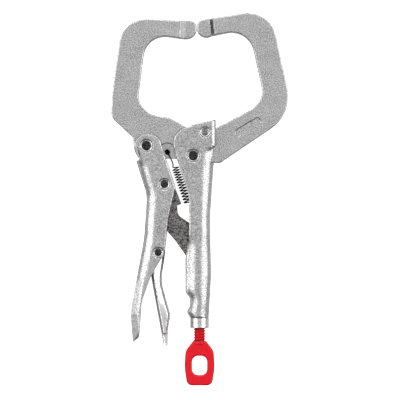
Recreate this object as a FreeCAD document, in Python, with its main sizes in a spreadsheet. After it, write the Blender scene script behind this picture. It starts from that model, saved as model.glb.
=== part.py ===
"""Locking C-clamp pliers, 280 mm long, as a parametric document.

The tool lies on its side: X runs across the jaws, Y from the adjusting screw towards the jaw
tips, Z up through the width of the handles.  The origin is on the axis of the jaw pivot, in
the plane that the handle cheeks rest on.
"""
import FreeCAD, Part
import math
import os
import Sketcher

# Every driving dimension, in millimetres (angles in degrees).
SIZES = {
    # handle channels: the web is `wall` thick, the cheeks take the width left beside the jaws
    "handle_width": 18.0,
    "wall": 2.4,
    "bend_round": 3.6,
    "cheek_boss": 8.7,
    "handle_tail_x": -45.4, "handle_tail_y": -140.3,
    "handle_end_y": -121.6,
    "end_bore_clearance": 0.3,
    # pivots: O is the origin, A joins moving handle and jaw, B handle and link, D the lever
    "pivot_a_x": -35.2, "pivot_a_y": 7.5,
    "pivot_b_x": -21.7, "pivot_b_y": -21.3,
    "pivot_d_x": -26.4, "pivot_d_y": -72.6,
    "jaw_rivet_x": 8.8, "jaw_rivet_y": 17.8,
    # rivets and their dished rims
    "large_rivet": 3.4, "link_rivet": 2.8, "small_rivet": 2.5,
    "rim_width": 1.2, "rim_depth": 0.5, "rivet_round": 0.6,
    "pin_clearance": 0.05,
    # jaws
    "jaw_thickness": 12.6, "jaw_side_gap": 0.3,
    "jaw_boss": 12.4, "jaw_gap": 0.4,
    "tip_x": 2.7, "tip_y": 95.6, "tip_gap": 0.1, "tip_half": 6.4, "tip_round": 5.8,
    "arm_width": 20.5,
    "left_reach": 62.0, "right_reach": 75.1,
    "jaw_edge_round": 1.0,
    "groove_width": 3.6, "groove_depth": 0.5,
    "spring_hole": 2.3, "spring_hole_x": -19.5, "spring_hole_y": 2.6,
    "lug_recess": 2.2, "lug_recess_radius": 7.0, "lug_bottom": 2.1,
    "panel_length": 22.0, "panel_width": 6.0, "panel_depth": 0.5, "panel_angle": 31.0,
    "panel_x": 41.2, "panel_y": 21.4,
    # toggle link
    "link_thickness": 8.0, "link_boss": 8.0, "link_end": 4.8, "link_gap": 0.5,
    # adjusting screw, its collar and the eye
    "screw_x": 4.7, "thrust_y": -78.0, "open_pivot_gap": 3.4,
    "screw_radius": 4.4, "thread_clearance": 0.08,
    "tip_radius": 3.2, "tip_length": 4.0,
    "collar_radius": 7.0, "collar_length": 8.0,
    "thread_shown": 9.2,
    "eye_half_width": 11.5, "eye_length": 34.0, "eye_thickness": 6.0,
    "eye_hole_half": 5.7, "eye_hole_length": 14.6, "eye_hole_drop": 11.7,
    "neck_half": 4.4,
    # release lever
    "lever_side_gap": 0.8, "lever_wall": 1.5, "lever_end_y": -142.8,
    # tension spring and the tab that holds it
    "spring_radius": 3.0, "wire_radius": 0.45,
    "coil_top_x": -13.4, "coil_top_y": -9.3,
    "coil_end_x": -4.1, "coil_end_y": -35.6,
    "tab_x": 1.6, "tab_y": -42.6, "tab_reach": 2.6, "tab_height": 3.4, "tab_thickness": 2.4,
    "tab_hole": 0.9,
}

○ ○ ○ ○

▸ AIM
Print only the lines that run from the start of the listing to the line bearing "import Sketcher"; please keep the first line and that last one, exactly as they appear.

▸ FINISHED ANSWER
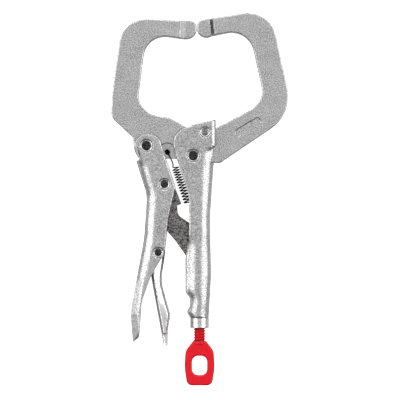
Recreate this object as a FreeCAD document, in Python, with its main sizes in a spreadsheet. After it, write the Blender scene script behind this picture. It starts from that model, saved as model.glb.
=== part.py ===
"""Locking C-clamp pliers, 280 mm long, as a parametric document.

The tool lies on its side: X runs across the jaws, Y from the adjusting screw towards the jaw
tips, Z up through the width of the handles.  The origin is on the axis of the jaw pivot, in
the plane that the handle cheeks rest on.
"""
import FreeCAD, Part
import math
import os
import Sketcher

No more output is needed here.